(Task directions)
Word for word, restate the lines from the start of the data below through the line containing "four bell-shaped feet.".

(Given entries)
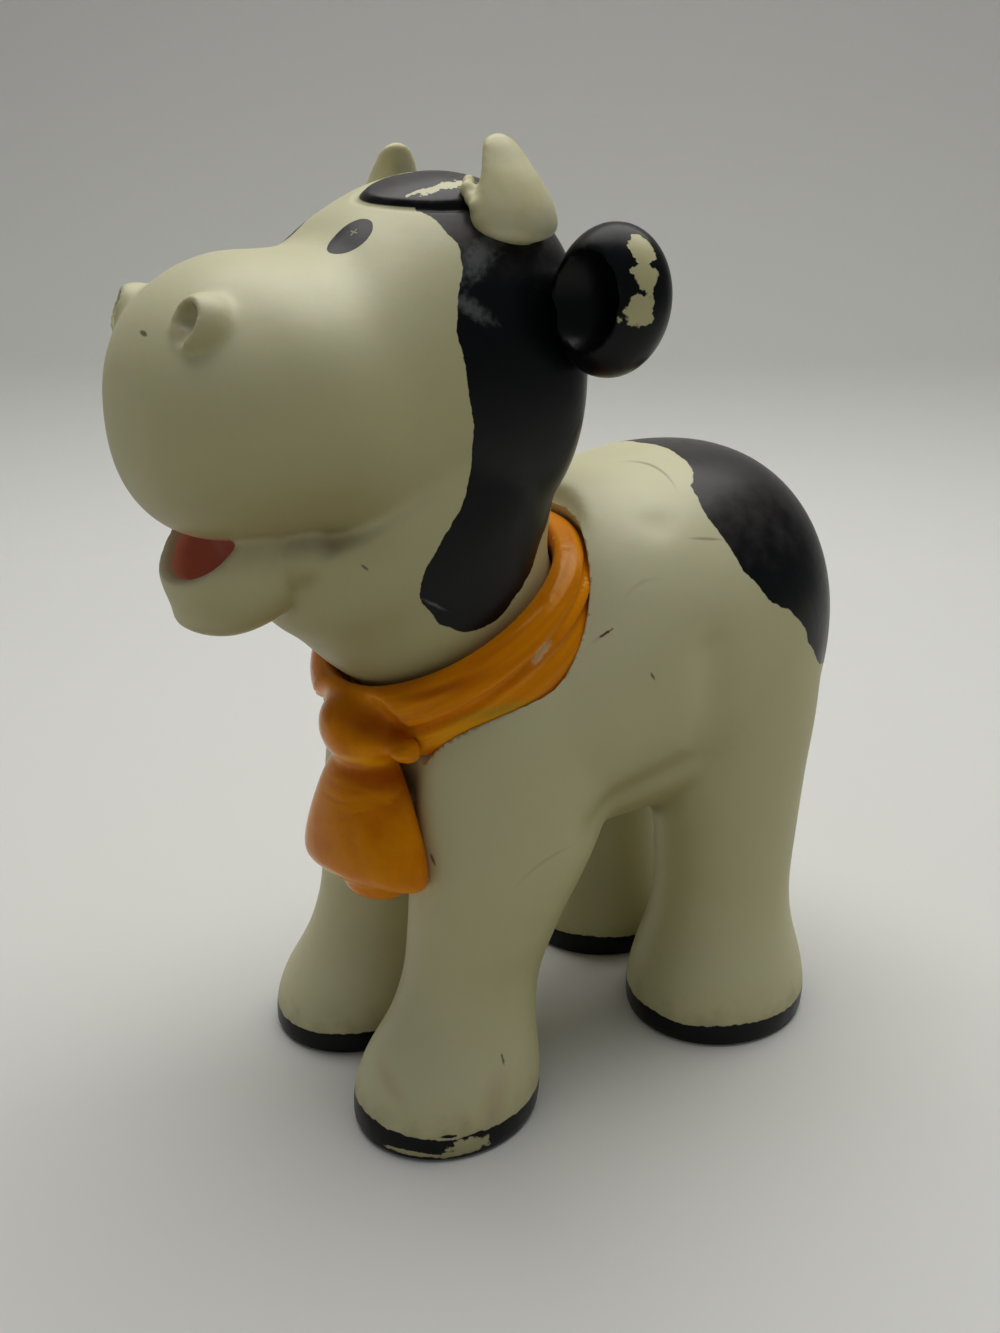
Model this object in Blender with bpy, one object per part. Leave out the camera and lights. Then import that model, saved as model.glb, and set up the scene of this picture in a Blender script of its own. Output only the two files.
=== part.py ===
"""A small toy cow in soft moulded vinyl, standing on four bell-shaped feet.

The hollow body carries a moulded scarf and a tail. The hollow head snaps into the body's neck and
turns there, and carries two plugged horns and two cupped ears. Metres, +Z up. The cow faces -Y and
its left side is +X. Every size is in real units, and what fits together shares its values.
"""

import math

import bmesh
import bpy
from mathutils import Matrix, Vector

MM = 0.001
X_AXIS = Vector((1, 0, 0))
UPRIGHT = math.pi / 2
SHARP_ANGLE = math.radians(40)

# Fits and wall
WALL = 2.0 * MM
SEAT_GAP = 0.3 * MM
TURN_GAP = 0.4 * MM
OVERRUN = 6.0 * MM

# Fineness of the moulded surfaces, and the triangles kept of each
BODY_VOXEL = 0.8 * MM
HEAD_VOXEL = 0.8 * MM
SCARF_VOXEL = 0.5 * MM
SMALL_VOXEL = 0.4 * MM
AROUND = 40
CUT_AROUND = 24
STEPS = 5
BODY_FACES = 2700
HEAD_FACES = 2450
CORE_FACES = 500
SCARF_FACES = 1300
KNOT_FACES = 1000
EAR_FACES = 560
HORN_FACES = 360
TAIL_FACES = 320
# Steps of smoothing that soften the lines where forms meet
BODY_SMOOTH_STEPS = 10
HEAD_SMOOTH_STEPS = 6
SMALL_SMOOTH_STEPS = 3
FINE_SMOOTH_STEPS = 2

# How high it stands: the legs carry the barrel, the barrel the neck, and the neck the head
FRONT_LEG_HEIGHT = 52.0 * MM
SHOULDER_RISE = 26.0 * MM
HAUNCH_EXTRA = 2.0 * MM
BARREL_DEPTH = 41.0 * MM
NECK_OVER_BELLY = 24.6 * MM
HEAD_OVER_NECK = 8.4 * MM
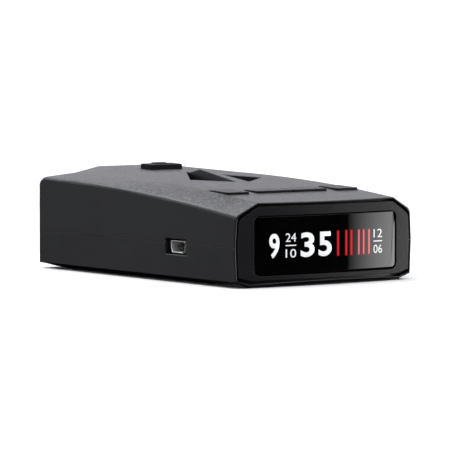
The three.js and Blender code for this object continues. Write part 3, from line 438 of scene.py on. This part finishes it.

(Full output)
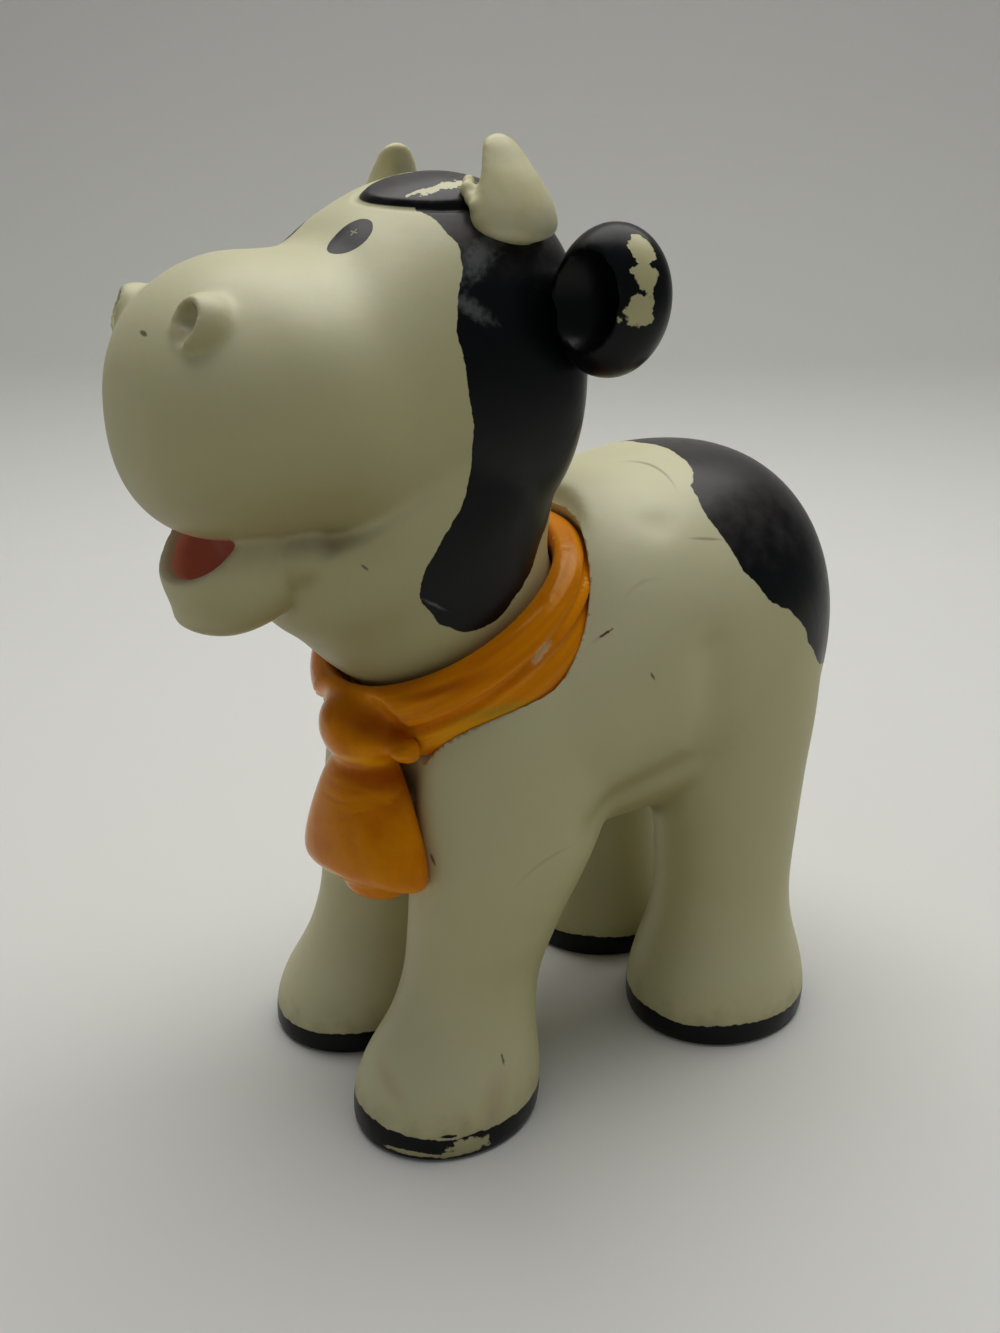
Model this object in Blender with bpy, one object per part. Leave out the camera and lights. Then import that model, saved as model.glb, and set up the scene of this picture in a Blender script of its own. Output only the two files.
=== part.py ===
"""A small toy cow in soft moulded vinyl, standing on four bell-shaped feet.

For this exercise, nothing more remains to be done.